Based largely on data supplied by the Connecticut State Department of Education, Rockefeller Institute of Government researchers found:

+ Declining enrollment in teacher preparation programs. There have been sharp declines in persons enrolled in and graduating from Connecticut’s 14 traditional and four alternate teacher education programs, declines that greatly exceed the national average. Moreover, initial certifications of Connecticut teachers prepared by the state’s own teacher education programs have also declined since the last recession.

+ More teachers are leaving education in Connecticut. An increasing number of Connecticut teachers are leaving the state’s teaching workforce, reflected in an increase in open teaching positions that school districts seek to fill. As these trends came together, indications of scarcity in the teacher labor market in Connecticut have emerged since 2010-11, such as increases in the number of open teaching positions not filled by October 1, and a decline in the average number of applicants per open position.

+ The socioeconomic backgrounds of students are changing. Despite a general decline in public school enrollment in Connecticut, increases have occurred in the number of students in poverty, in English learners, in students with Individual Education Plans, in urban districts, and in students with Hispanic and Asian ethnic backgrounds. These changes in the characteristics, educational needs, and settings of Connecticut pupils all have implications for the kinds of teachers the state requires.

+ There are persistent shortages in key specializations. Connecticut school districts have reported persistent teacher shortages in certain specializations or “endorsements,” including Special Education, Mathematics, Science, World Languages, Bilingual Education and Teachers of English to Speakers of Other Languages (TESOL), School Library/Media Specialists, and Speech and
Language Pathologists. A large majority of new graduates from Connecticut’s own teacher education programs have not been prepared to meet these needs. Partly in consequence, greater proportions of teachers prepared in other states’ programs, along with Connecticut teachers who change their endorsement during their careers, secure endorsements in these priority shortage areas.

+ Some shortages are compounded by co-occuring challenges. Multiple needs are often concentrated in a few high-poverty urban districts that already face difficulties in attracting and retaining teachers. Difficulties among high-poverty districts in recruiting and retaining teachers are evidenced by the proportion of teachers leaving the district, the number of open positions, the number of applications per position, the number of job vacancies, and other measures. Difficulties in staffing also may be reflected in the much higher student-teacher ratios in subject and service areas that are typically hard to fill, such as teachers in special education, sciences, mathematics, world languages, as well as librarians and speech and language pathologists.

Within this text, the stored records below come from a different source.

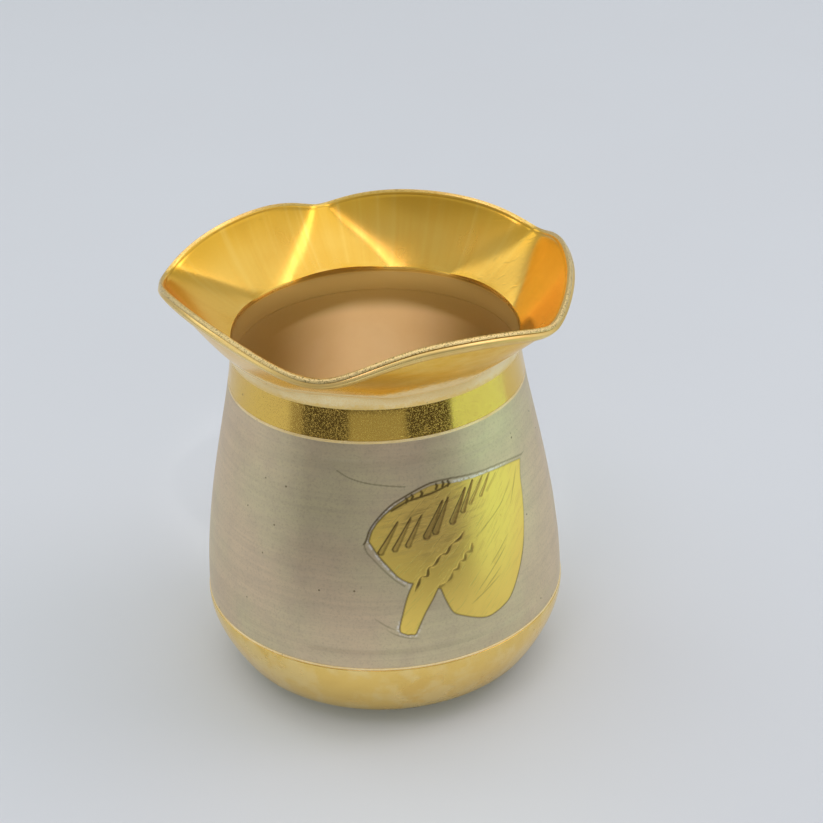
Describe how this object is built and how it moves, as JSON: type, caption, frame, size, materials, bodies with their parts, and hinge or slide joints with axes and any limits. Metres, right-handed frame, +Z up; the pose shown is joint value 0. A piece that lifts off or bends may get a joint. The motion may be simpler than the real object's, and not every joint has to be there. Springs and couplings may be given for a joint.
{
  "type": "frill-mouthed water pot",
  "caption": "Small spun brass lota with a satin tapered body, polished neck and base bands, a flared frilled mouth and an engraved leaf.",
  "frame": {"origin": "centre of the flat underside that the pot stands on", "axes": "+Z up through the mouth; -Y is the front and the engraved leaf faces the front right, between -Y and +X"},
  "size_m": [0.0668, 0.0682, 0.0726],
  "materials": {
    "polished_brass": "polished, with fine spinning lines",
    "satin_brass": "satin, grey-beige, brushed round, with a bright-cut leaf",
    "solder": "pale brazing solder, wiped smooth",
    "milled_brass": "milled edge, finely roughened"
  },
  "bodies": {
    "root": {"base_pan": "polished_brass", "base_solder": "solder", "body_wall": "satin_brass", "neck_solder": "solder", "neck_collar": "polished_brass", "lip_solder": "solder", "frilled_lip": "polished_brass", "rim_band": "milled_brass"}
  },
  "joints": []
}
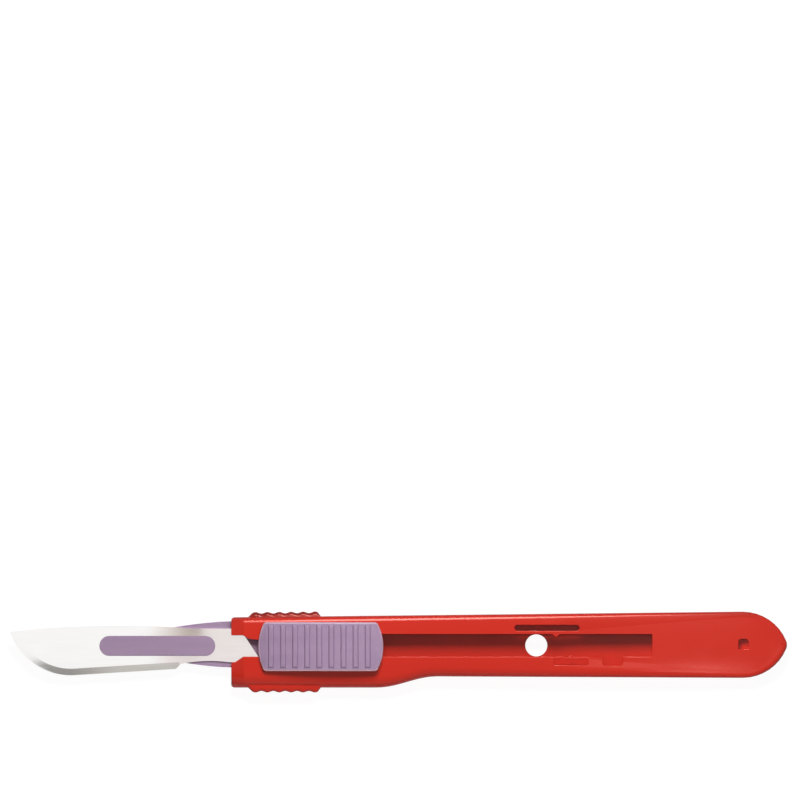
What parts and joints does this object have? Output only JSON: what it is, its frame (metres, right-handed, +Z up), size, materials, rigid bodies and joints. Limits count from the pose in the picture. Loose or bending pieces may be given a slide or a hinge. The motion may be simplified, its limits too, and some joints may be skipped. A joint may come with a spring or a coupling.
{
  "type": "retractable disposable scalpel",
  "caption": "Disposable surgical scalpel: a flat red plastic handle with a ribbed lilac thumb slide that draws the curved steel blade back inside.",
  "frame": {"origin": "centre of the round hole through the handle's floor, on the flat back of the handle", "axes": "+X along the handle from the blade to the tail, +Y away from the cutting edge, +Z up out of the top face with the thumb slide"},
  "size_m": [0.1603, 0.0167, 0.0089],
  "materials": {
    "handle_red": "glossy moulded red plastic with a fine satin texture",
    "carrier_lilac": "satin moulded lilac plastic",
    "blade_steel": "bright polished stainless strip with a finely ground edge bevel"
  },
  "bodies": {
    "grip": {"handle": "handle_red"},
    "slide": {"blade_carrier": "carrier_lilac", "blade": "blade_steel"}
  },
  "joints": [
    {"name": "blade_slide", "type": "slide", "parent": "grip", "child": "slide", "axis": [1, 0, 0], "range_m": [0, 0.056]}
  ]
}
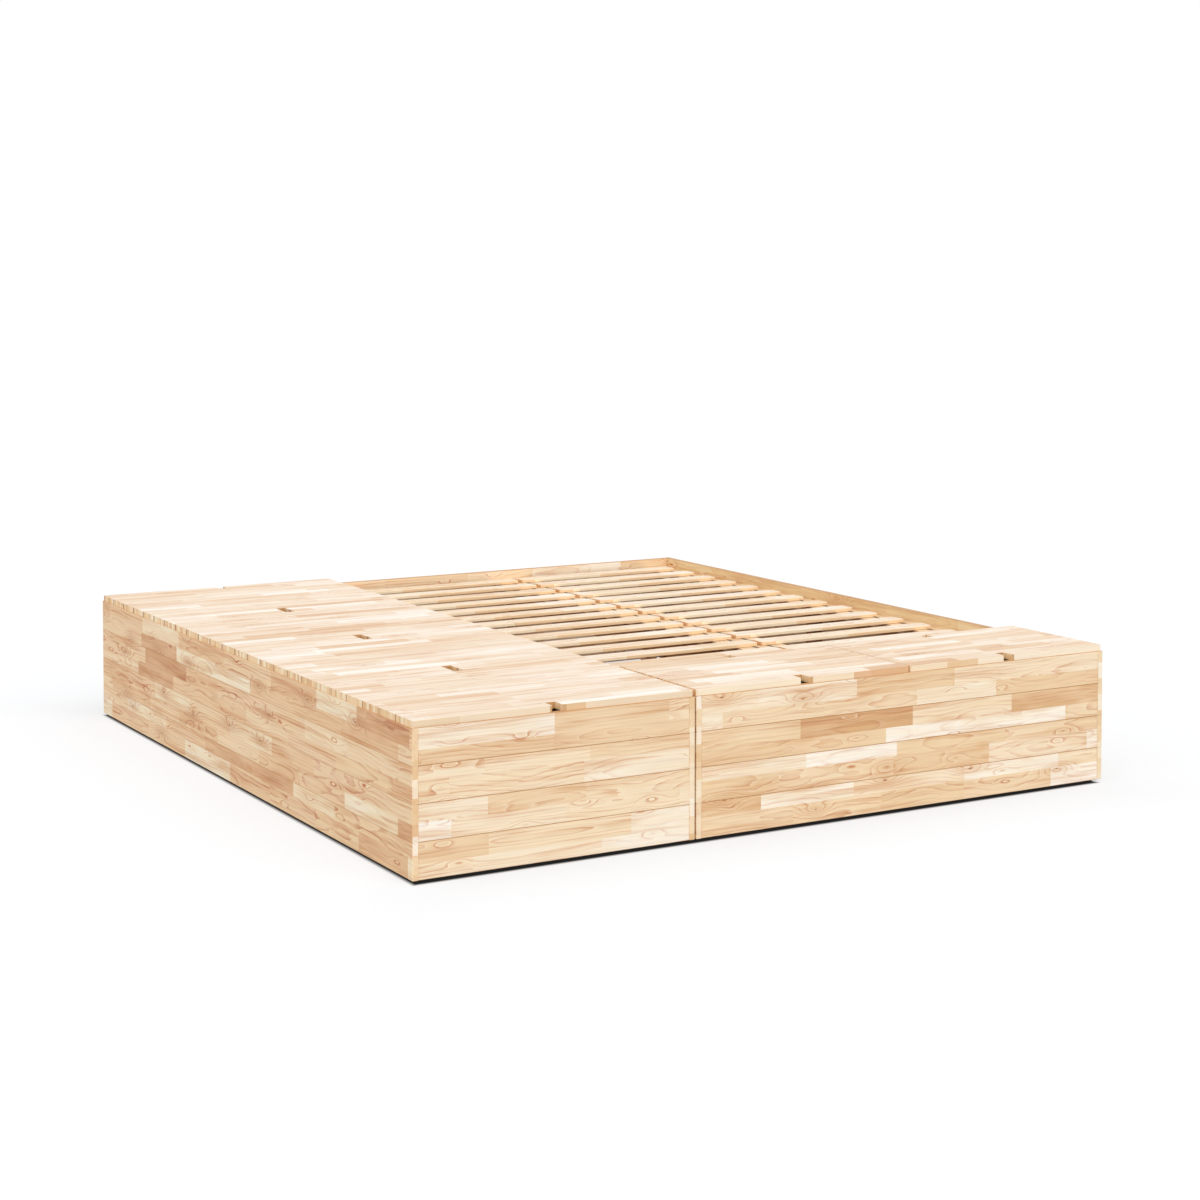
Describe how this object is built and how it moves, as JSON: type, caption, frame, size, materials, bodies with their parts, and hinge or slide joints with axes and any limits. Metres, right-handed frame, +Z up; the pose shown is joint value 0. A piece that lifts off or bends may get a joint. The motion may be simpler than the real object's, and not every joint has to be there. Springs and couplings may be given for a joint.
{
  "type": "tatami platform bed with storage boxes",
  "caption": "Low softwood platform bed: slatted bay for a mattress, with a lidded storage box along one side and another across the foot.",
  "frame": {"origin": "on the floor, under the middle of the outline", "axes": "+X from the side box across the bed, +Y from the foot end to the head end, +Z up"},
  "size_m": [2.276, 2.468, 0.412],
  "materials": {
    "panel_boards": "clear matt oil on finger-jointed, edge-glued softwood",
    "lid_planks": "clear matt oil on finger-jointed, edge-glued softwood",
    "slats": "planed softwood with rounded edges",
    "ledges": "planed softwood",
    "battens": "planed softwood",
    "sheets": "plywood",
    "webbing": "woven band",
    "screw_steel": "zinc plated",
    "bolt_steel": "zinc plated",
    "spacer_plastic": "moulded",
    "glide_plastic": "moulded"
  },
  "bodies": {
    "frame": {"side_outer_panel": "panel_boards", "side_inner_panel": "panel_boards", "side_front_panel": "panel_boards", "side_back_panel": "panel_boards", "side_dividers": "sheets", "side_posts": "battens", "side_divider_battens": "battens", "side_floor_battens": "battens", "side_floor": "sheets", "bed_left_panel": "panel_boards", "bed_right_panel": "panel_boards", "foot_front_panel": "panel_boards", "foot_rear_panel": "panel_boards", "head_panel": "panel_boards", "foot_divider": "sheets", "foot_posts": "battens", "foot_divider_battens": "battens", "foot_floor_battens": "battens", "foot_floor": "sheets", "bay_posts": "battens", "ledge_battens": "battens", "slat_ledges": "ledges", "centre_cap": "ledges", "centre_beam": "battens", "centre_legs": "battens", "slats_left": "slats", "slats_right": "slats", "slat_straps": "webbing", "strap_screws": "screw_steel", "batten_screws": "screw_steel", "side_post_screws": "screw_steel", "bed_post_screws": "screw_steel", "joining_bolts": "bolt_steel", "joining_washers": "bolt_steel", "joining_nuts": "bolt_steel", "joining_spacers": "spacer_plastic", "side_glides": "glide_plastic", "bed_glides": "glide_plastic"},
    "side_lid_1_body": {"side_lid_1": "lid_planks", "side_lid_1_cleats": "battens"},
    "side_lid_2_body": {"side_lid_2": "lid_planks", "side_lid_2_cleats": "battens"},
    "side_lid_3_body": {"side_lid_3": "lid_planks", "side_lid_3_cleats": "battens"},
    "side_lid_4_body": {"side_lid_4": "lid_planks", "side_lid_4_cleats": "battens"},
    "foot_lid_left_body": {"foot_lid_left": "lid_planks", "foot_lid_left_cleats": "battens"},
    "foot_lid_right_body": {"foot_lid_right": "lid_planks", "foot_lid_right_cleats": "battens"}
  },
  "joints": [
    {"name": "side_lid_1_lift", "type": "slide", "parent": "frame", "child": "side_lid_1_body", "axis": [0, 0, 1], "range_m": [0, 0.3]},
    {"name": "side_lid_2_lift", "type": "slide", "parent": "frame", "child": "side_lid_2_body", "axis": [0, 0, 1], "range_m": [0, 0.3]},
    {"name": "side_lid_3_lift", "type": "slide", "parent": "frame", "child": "side_lid_3_body", "axis": [0, 0, 1], "range_m": [0, 0.3]},
    {"name": "side_lid_4_lift", "type": "slide", "parent": "frame", "child": "side_lid_4_body", "axis": [0, 0, 1], "range_m": [0, 0.3]},
    {"name": "foot_lid_left_lift", "type": "slide", "parent": "frame", "child": "foot_lid_left_body", "axis": [0, 0, 1], "range_m": [0, 0.3]},
    {"name": "foot_lid_right_lift", "type": "slide", "parent": "frame", "child": "foot_lid_right_body", "axis": [0, 0, 1], "range_m": [0, 0.3]}
  ]
}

In sum, even though Connecticut has expanded its teacher workforce in recent years and provided appropriately qualified teachers in nearly all of its districts, recent trends suggest a potential shortage of teachers in the future, driven in part by the drop in graduates from teacher education programs and the increasing number of exits by Connecticut teachers. In addition, Connecticut has a distributional problem. The demand for more teachers, for certain specializations, and for increasing diversity in the teacher workforce is concentrated in a few urban, high-poverty districts that are already challenged in recruiting and retaining teachers.